/nim-unicodedb

Unicode Character Database (UCD, tr44) for Nim

Primary LanguageNimMIT LicenseMIT

UnicodeDB

Build Status licence

This library aims to bring the unicode database to Nim. Main goal is having O(1) access for every API and be lightweight in size.

Note: this library doesn't provide Unicode Common Locale Data (UCLD / CLDR data)

Install

nimble install unicodedb

Compatibility

Nim +1.0.0

Usage

Properties

import unicode
import unicodedb/properties

assert Rune('A'.ord).unicodeCategory() == ctgLu  # 'L'etter, 'u'ppercase
assert Rune('A'.ord).unicodeCategory() in ctgLm+ctgLo+ctgLu+ctgLl+ctgLt
assert Rune('A'.ord).unicodeCategory() in ctgL

echo Rune(0x0660).bidirectional() # 'A'rabic, 'N'umber
# "AN"

echo Rune(0x860).combining()
# 0

echo nfcQcNo in Rune(0x0374).quickCheck()
# true

docs

Names

import unicode
import unicodedb/names

echo lookupStrict("LEFT CURLY BRACKET")  # '{'
# Rune(0x007B)

echo "/".runeAt(0).name()
# "SOLIDUS"

docs

Compositions

import unicode
import unicodedb/compositions

echo composition(Rune(108), Rune(803))
# Rune(7735)

docs

Decompositions

import unicode
import unicodedb/decompositions

echo Rune(0x0F9D).decomposition()
# @[Rune(0x0F9C), Rune(0x0FB7)]

docs

Types

import unicode
import unicodedb/types

assert utmDecimal in Rune(0x0030).unicodeTypes()
assert utmDigit in Rune(0x00B2).unicodeTypes()
assert utmNumeric in Rune(0x2CFD).unicodeTypes()
assert utmLowercase in Rune(0x1E69).unicodeTypes()
assert utmUppercase in Rune(0x0041).unicodeTypes()
assert utmCased in Rune(0x0041).unicodeTypes()
assert utmWhiteSpace in Rune(0x0009).unicodeTypes()
assert utmWord in Rune(0x1E69).unicodeTypes()
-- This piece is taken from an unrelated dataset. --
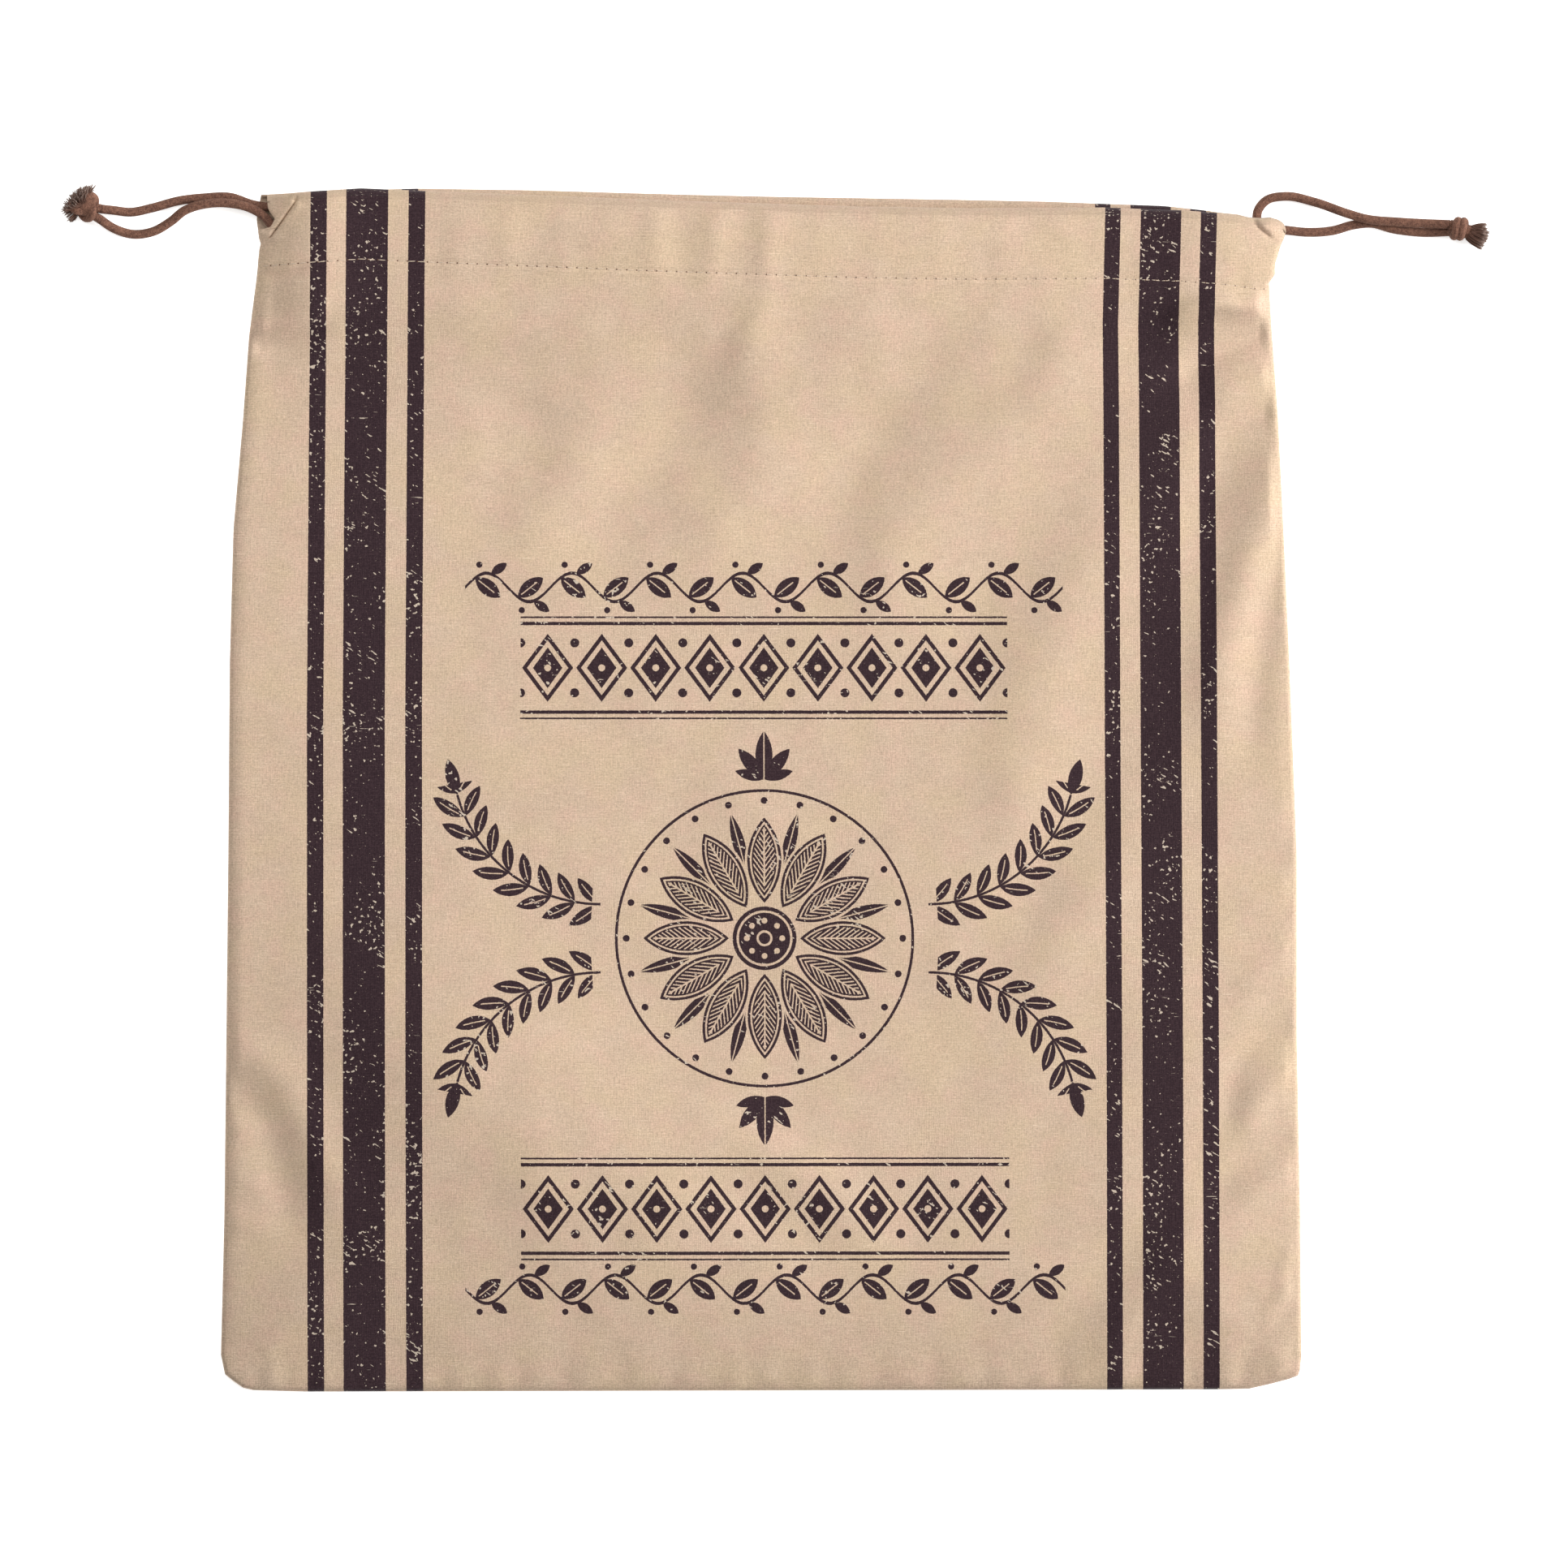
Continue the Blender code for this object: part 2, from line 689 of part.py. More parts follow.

const alphaNumeric = utmLowercase + utmUppercase + utmNumeric
assert alphaNumeric in Rune(0x2CFD).unicodeTypes()
assert alphaNumeric in Rune(0x1E69).unicodeTypes()
assert alphaNumeric in Rune(0x0041).unicodeTypes()

docs

Widths

import unicode
import unicodedb/widths

assert "🕺".runeAt(0).unicodeWidth() == uwdtWide

docs

Scripts

import unicode
import unicodedb/scripts

assert "".runeAt(0).unicodeScript() == sptHan

docs

Casing

import sequtils
import unicode
import unicodedb/casing

assert toSeq("".runeAt(0).lowerCase) == @["".runeAt(0)]
assert toSeq("İ".runeAt(0).lowerCase) == @[0x0069.Rune, 0x0307.Rune]

assert toSeq("".runeAt(0).upperCase) == @["".runeAt(0)]
assert toSeq("".runeAt(0).upperCase) == @['F'.ord.Rune, 'F'.ord.Rune, 'I'.ord.Rune]

assert toSeq("ß".runeAt(0).titleCase) == @['S'.ord.Rune, 's'.ord.Rune]

assert toSeq("".runeAt(0).caseFold) == @["".runeAt(0), "ι".runeAt(0)]

docs

Segmentation

import unicode
import unicodedb/segmentation

assert 0x000B.Rune.wordBreakProp == sgwNewline

docs

Related libraries

Storage

Storage is based on multi-stage tables and minimal perfect hashing data-structures.

Sizes

These are the current collections sizes:

  • properties is 40KB. Used by properties(1), category(1), bidirectional(1), combining(1) and quickCheck(1)
  • compositions is 12KB. Used by: composition(1)
  • decompositions is 89KB. Used by decomposition(1) and canonicalDecomposition(1)
  • names is 578KB. Used by name(1) and lookupStrict(1)
  • names (lookup) is 241KB. Used by lookupStrict(1)

Missing APIs

New APIs will be added from time to time. If you need something that's missing, please open an issue or PR (please, do mention the use-case).

Upgrading Unicode version

Note: PR's upgrading the unicode version won't get merged, open an issue instead!

  • Run nimble gen to check there are no changes to ./src/*_data.nim. If there are try an older Nim version and fix the generators accordingly
  • Run nimble gen_tests to update all test data to current unicode version. The tests for a new unicode version run against the previous unicode version.
  • Run tests and fix all failing tests. This should require just temporarily commenting out all checks for missing unicode points.
  • Overwrite ./gen/UCD data with latest unicode UCD.
  • Run nimble gen to generate the new data.
  • Run tests. Add checks for missing unicode points back. A handful of unicode points may have change its data, check the unicode changelog page, make sure they are correct and skip them.
  • Note: starting Unicode 15 they added multiple @missing lines which breaks the assumption of a default prop for missing CPs and these lines need to be parsed (see DerivedBidiClass for example). So if they add this to more files, the data gen need fixing. Look for lines containing # @missing with a range other than 0000..10FFFF. See Missing_Conventions

Tests

Initial tests were ran against [a dump of] Python's unicodedata module to ensure correctness. Also, the related libraries have their own custom tests (some of the test data is provided by the unicode consortium).

nimble test

Contributing

I plan to work on most missing related libraries (case folding, etc). If you would like to work in one of those, please let me know and I'll add it to the list. If you find the required database data is missing, either open an issue or a PR.

LICENSE

MIT